§ REQUIRED WORK: Return, unaltered, every line from the beginning of the material below up to and including the one with "return (1 - share**2) ** 2".

+++ SUPPLIED MATERIAL +++

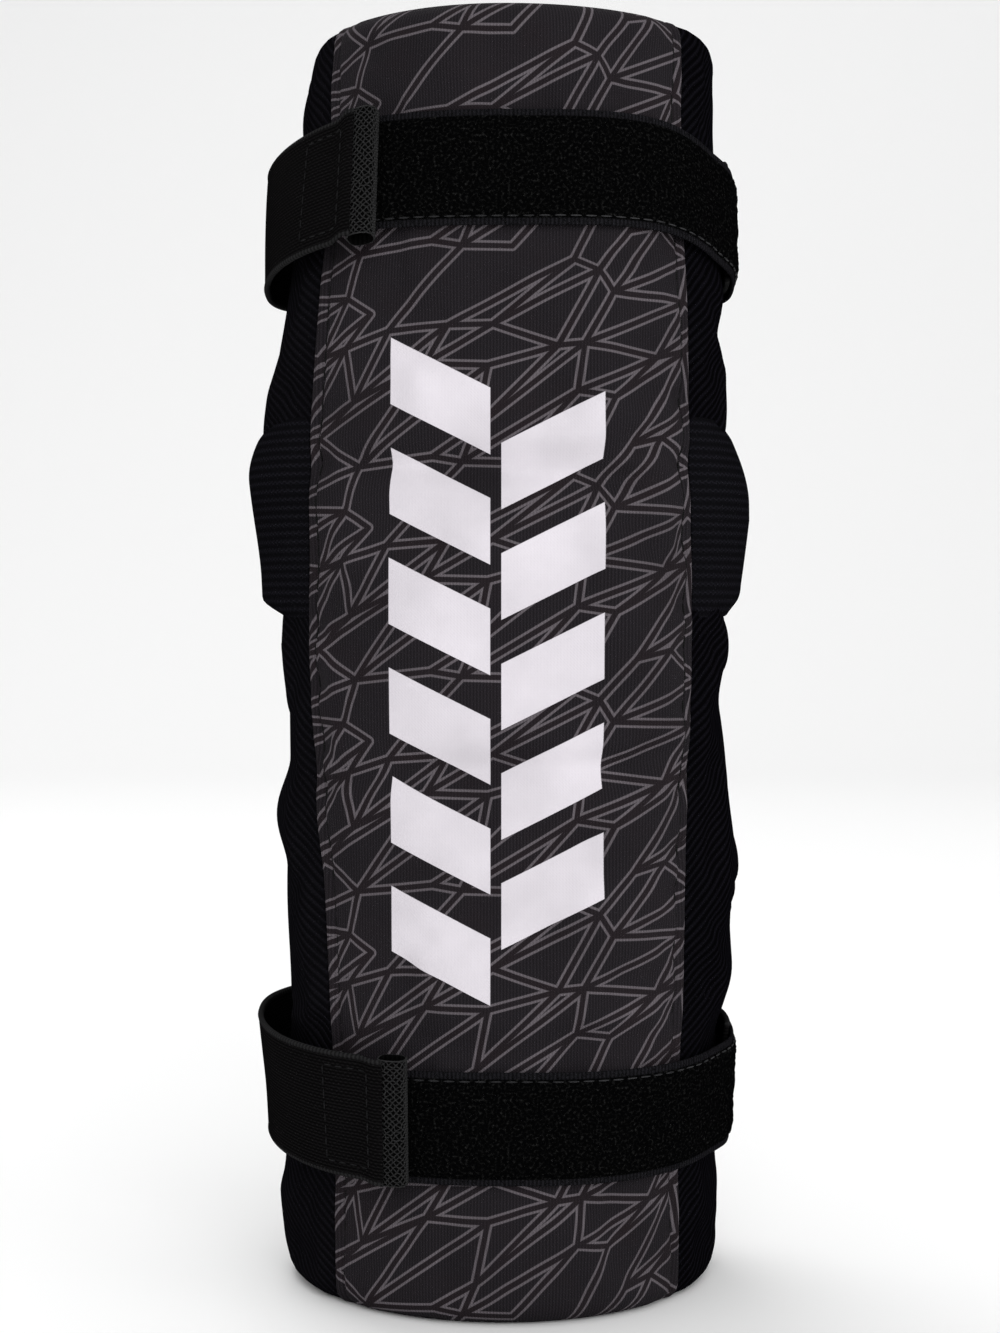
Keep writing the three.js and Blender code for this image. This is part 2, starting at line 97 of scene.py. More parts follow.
class SmoothTable:
    """A table whose columns run smoothly between its rows."""

    def __init__(self, rows: Sequence[Sequence[float]] | Array) -> None:
        """Keeps the rows.

        Args:
            rows: One row for each place: the place, then its values.
        """
        table = np.asarray(rows, float)
        self.places = table[:, 0]
        self.values = table[:, 1:]

    def at(self, place: Array) -> Array:
        """Reads every column at some places.

        Args:
            place: The places, in any shape.

        Returns:
            The values, with the columns along the last axis.
        """
        last = len(self.places) - 1
        place = np.clip(place, self.places[0], self.places[-1])
        after = np.clip(np.searchsorted(self.places, place, side="right"), 1, last)
        before = after - 1
        previous = np.where(before == 0, after, before - 1)
        following = np.where(after == last, before, np.minimum(after + 1, last))
        start, stop = self.places[before], self.places[after]
        half = (stop - start) / 2
        pull = half / (start - self.places[previous])
        push = half / (self.places[following] - stop)
        t = (place - start) / (stop - start)
        shares = (
            (previous, pull * (-(t**3) + 2 * t**2 - t)),
            (before, (1 + pull) * t**3 - (1.5 + 2 * pull) * t**2 + (pull - 0.5) * t + 1),
            (after, -(1 + push) * t**3 + (1.5 + push) * t**2 + 0.5 * t),
            (following, push * (t**3 - t**2)),
        )
        return sum(self.values[row] * share[..., None] for row, share in shares)


def hump(distance: Array, reach: float | Array) -> Array:
    """A smooth hump, 1 at its middle and 0 from its reach on."""
    share = np.minimum(np.abs(distance / reach), 1)
    return (1 - share**2) ** 2


def ease(value: Array, start: float, stop: float) -> Array:
    """A smooth step from 0 at start to 1 at stop."""
    t = np.clip((value - start) / (stop - start), 0, 1)
    return t * t * (3 - 2 * t)


def rounded(distance: Array, radius: float | Array) -> Array:
    """How far a rounded edge has drawn in at a distance from it."""
    from_edge = np.clip(distance, 0, radius)
    return radius - np.sqrt(np.maximum(0, radius**2 - (radius - from_edge) ** 2))


def graded(length: float, cell: float, edge: float) -> Array:
    """Shares from 0 to 1 that lie close together at both ends.

    Args:
        length: The whole length.
        cell: The spacing in the middle.
        edge: The radius of the rounding at either end.

    Returns:
        The shares, both ends included.
    """
    near = edge * np.array(ROUND_STEPS)
    count = max(2, round((length - 2 * edge) / cell))
    middle = np.linspace(edge, length - edge, count + 1)[1:-1]
    return np.concatenate([near, middle, length - near[::-1]]) / length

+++

§ ANSWER FOR THIS EXERCISE:
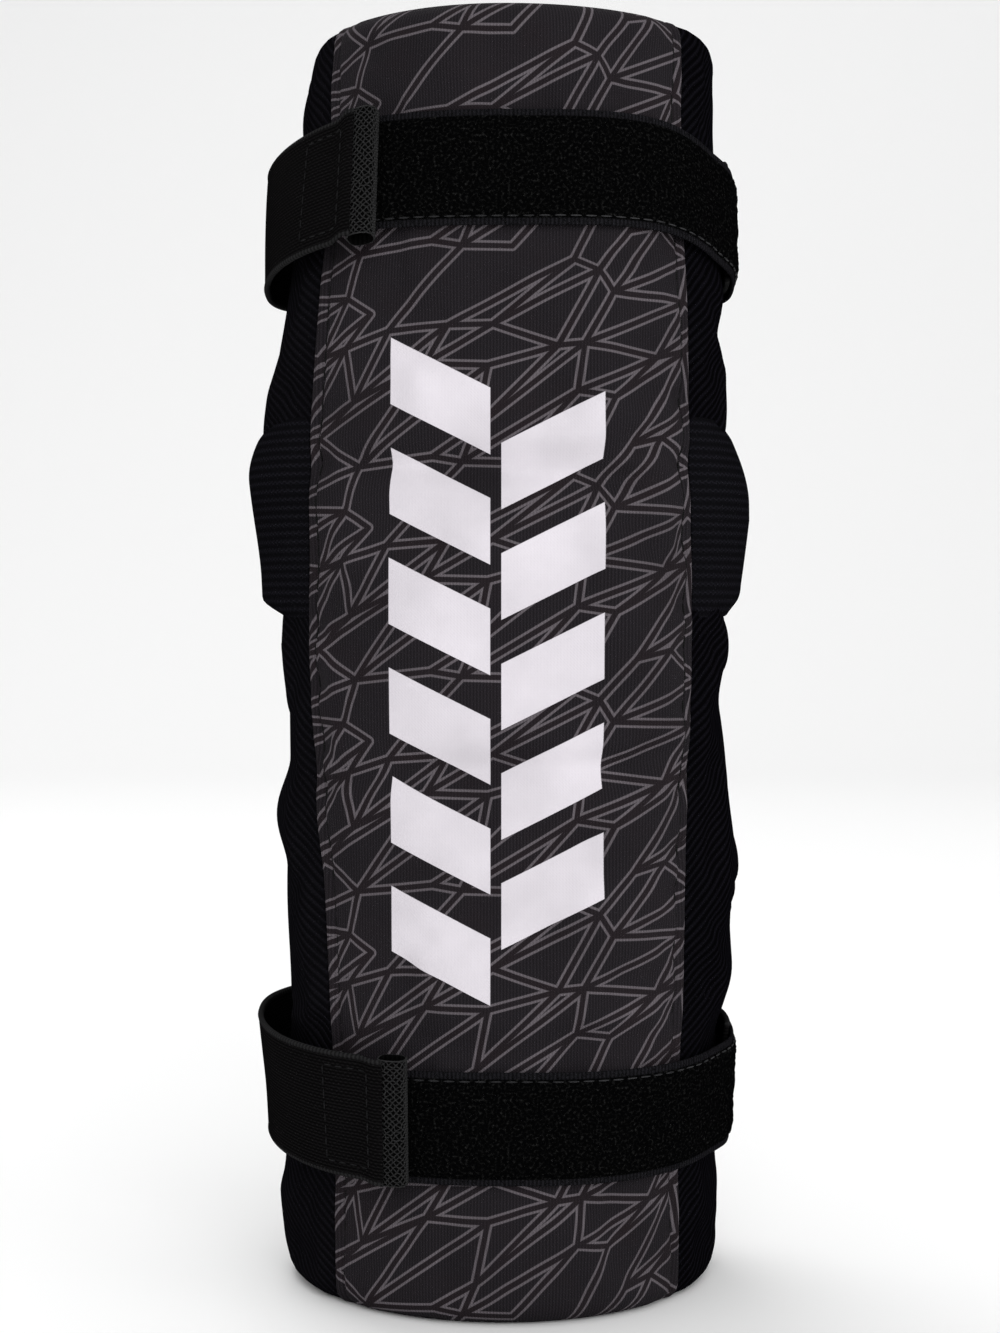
Keep writing the three.js and Blender code for this image. This is part 2, starting at line 97 of scene.py. More parts follow.
class SmoothTable:
    """A table whose columns run smoothly between its rows."""

    def __init__(self, rows: Sequence[Sequence[float]] | Array) -> None:
        """Keeps the rows.

        Args:
            rows: One row for each place: the place, then its values.
        """
        table = np.asarray(rows, float)
        self.places = table[:, 0]
        self.values = table[:, 1:]

    def at(self, place: Array) -> Array:
        """Reads every column at some places.

        Args:
            place: The places, in any shape.

        Returns:
            The values, with the columns along the last axis.
        """
        last = len(self.places) - 1
        place = np.clip(place, self.places[0], self.places[-1])
        after = np.clip(np.searchsorted(self.places, place, side="right"), 1, last)
        before = after - 1
        previous = np.where(before == 0, after, before - 1)
        following = np.where(after == last, before, np.minimum(after + 1, last))
        start, stop = self.places[before], self.places[after]
        half = (stop - start) / 2
        pull = half / (start - self.places[previous])
        push = half / (self.places[following] - stop)
        t = (place - start) / (stop - start)
        shares = (
            (previous, pull * (-(t**3) + 2 * t**2 - t)),
            (before, (1 + pull) * t**3 - (1.5 + 2 * pull) * t**2 + (pull - 0.5) * t + 1),
            (after, -(1 + push) * t**3 + (1.5 + push) * t**2 + 0.5 * t),
            (following, push * (t**3 - t**2)),
        )
        return sum(self.values[row] * share[..., None] for row, share in shares)


def hump(distance: Array, reach: float | Array) -> Array:
    """A smooth hump, 1 at its middle and 0 from its reach on."""
    share = np.minimum(np.abs(distance / reach), 1)
    return (1 - share**2) ** 2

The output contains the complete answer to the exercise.